Unanimous Shareholder Agreement
[16] Section 108 of the OBCA provides a mechanism for shareholders to control the directors’ operation of a corporation through a unanimous shareholder agreement. The section provides that a written agreement entered into by all of the shareholders of the corporation can restrict the powers of the directors to supervise and manage the business and affairs of the corporation. A unanimous shareholder agreement allows shareholders to agree to certain regulations on the conduct of the business, and tailor some of the rules that would ordinarily apply to their corporation, including rules about the number of votes required to effect an action and the dissolution of the corporation: OBCA ss. 5(4); 207(1)(b)(i). Shareholders can agree to exit mechanisms like “shotgun” or “buy-sell” clauses, or agreements on the lifespan of the enterprise.
[17] The parties were counseled when they incorporated 119 to enter into a unanimous shareholders’ agreement. They did not do so. There is no document between the parties providing for an exit mechanism or the lifetime of the enterprise. There is no evidence sufficient, therefore, to infer that in the event of a dispute among shareholders, the shared intention is to dissolve the corporation.
Arrangements
[18] The OBCA has a scheme designed to protect shareholders who disagree with certain major corporate actions. Section 182(1) of the OBCA sets out a number of major corporate actions that constitute an “arrangement”, including the transfer of all or substantially all property of the corporation, or a liquidation or dissolution of the corporation. Section 182(2) requires a corporation proposing any such arrangement to prepare a statement setting out what is proposed to be done and how it will affect each class of shares, so that shareholders can determine if the proposed arrangement is fair and reasonable: Re Tip Top Canners Ltd., [1973] 1 O.R. 626 (H.C.J.). Section 185(1) outlines that a shareholder may dissent from a limited number of corporate resolutions, including a resolution to sell, lease or exchange all or substantially all its property. Section 185(4) provides that when the action approved by the resolution from which the shareholder dissents becomes effective, the dissenting shareholder is entitled to be paid by the corporation the fair value of the shares in respect of which he or her has dissented. In sum, the OBCA provides that a shareholder who disagrees with certain fundamental changes has a right to be bought out of their shares.

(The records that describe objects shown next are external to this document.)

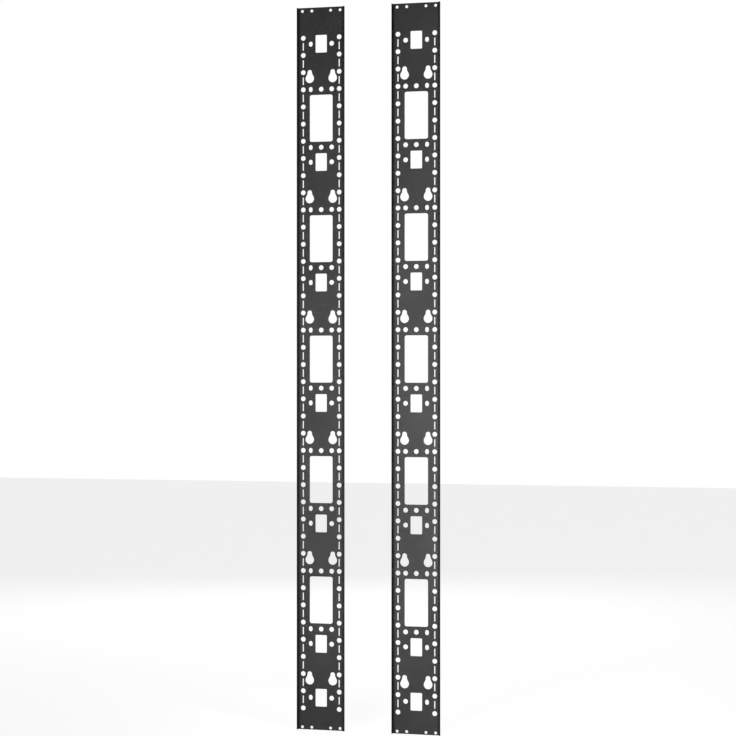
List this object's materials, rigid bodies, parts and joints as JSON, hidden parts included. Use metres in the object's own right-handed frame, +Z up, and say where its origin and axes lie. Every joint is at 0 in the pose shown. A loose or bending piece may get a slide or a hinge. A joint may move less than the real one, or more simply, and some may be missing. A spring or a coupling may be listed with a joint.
{
  "type": "vertical cable manager",
  "caption": "Tall perforated steel cable-management strips for an equipment rack, each a shallow channel with keyholes, cable windows and strap slots.",
  "frame": {"origin": "centre of the bounding box's bottom: midway between the two strips, midway through their depth, level with their lower ends", "axes": "+Z up the strips' length, +X from the left strip to the right strip as seen from the open side of the channels, +Y from the open side towards the flat backs"},
  "size_m": [0.381, 0.01, 1.8669],
  "materials": {
    "powder_coat": "fine-textured black powder coat on folded sheet steel, semi-matt"
  },
  "bodies": {
    "root": {"left_strip": "powder_coat", "right_strip": "powder_coat"}
  },
  "joints": []
}
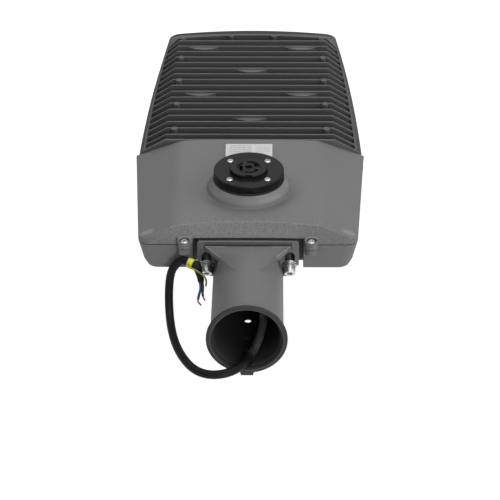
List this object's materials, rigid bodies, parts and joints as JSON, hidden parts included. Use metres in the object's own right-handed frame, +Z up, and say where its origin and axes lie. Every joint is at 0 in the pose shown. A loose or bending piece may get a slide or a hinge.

[19] Corber is asking the court to compel the sale of the property to KingSett either directly through the sale outright, or indirectly through the shareholders or corporation purchasing his shares of 119 at a price based primarily on the proposed purchase price for the property. The court is being asked to order the sale of 119’s only asset. This sale would constitute a fundamental change governed by Part IV of the OBCA and, in particular, an “arrangement” described in s. 182 (1) (e) and (g). The OBCA protects the rights of a shareholder to be paid fair market value for their shares if they dissent from an arrangement that is approved by a sufficient majority (s.185). No such protection is available to a shareholder like Corber, who disagrees with the majority decision and chooses a fundamental change over business continuity.
Winding up
[20] The substance of the remedy sought, given that the property is 119’s only asset, is a winding-up order pursuant to s. 207 of the OBCA.
[21] Section 207 of the OBCA provides that the court can order that a corporation be “wound up” in a number of circumstances, including where it would be “just and equitable.” In closely held corporations, it may be just and equitable to order a winding where there is a lack of confidence and trust between the parties: Goft v. 1206468 Ont. Ltd. (2001), 11 B.L.R. (3d) 131 (Ont. S.C.) at para. 30, citing Ebrahimi v. Westbourne Galleries Ltd., [1972] 2 All E.R. 492 (U.K. H.L.) at p. 500. However, mere disagreement or disharmony alone will not trigger an equitable winding up. “Quarrelling and incompatibility, even to the point of a breakdown in the personal relationships between shareholders of a private company, are not, by themselves, sufficient grounds for an equitable winding-up of the corporation”: Animal House Investments Inc. v. Lisgar Development Ltd. (2007), 87 O.R. (3d) 529 (S.C.) at para. 56, aff’d Animal House Investments Inc. v. Lisgar Development Ltd. (2008), 237 O.A.C. 261 (Div. Ct.) at para. 7. Winding up may be appropriate where it can reasonably be inferred that the parties have agreed that, or would have agreed that, in the particular circumstances that have arisen, the business association between them would terminate: Animal House (S.C.) at para. 68.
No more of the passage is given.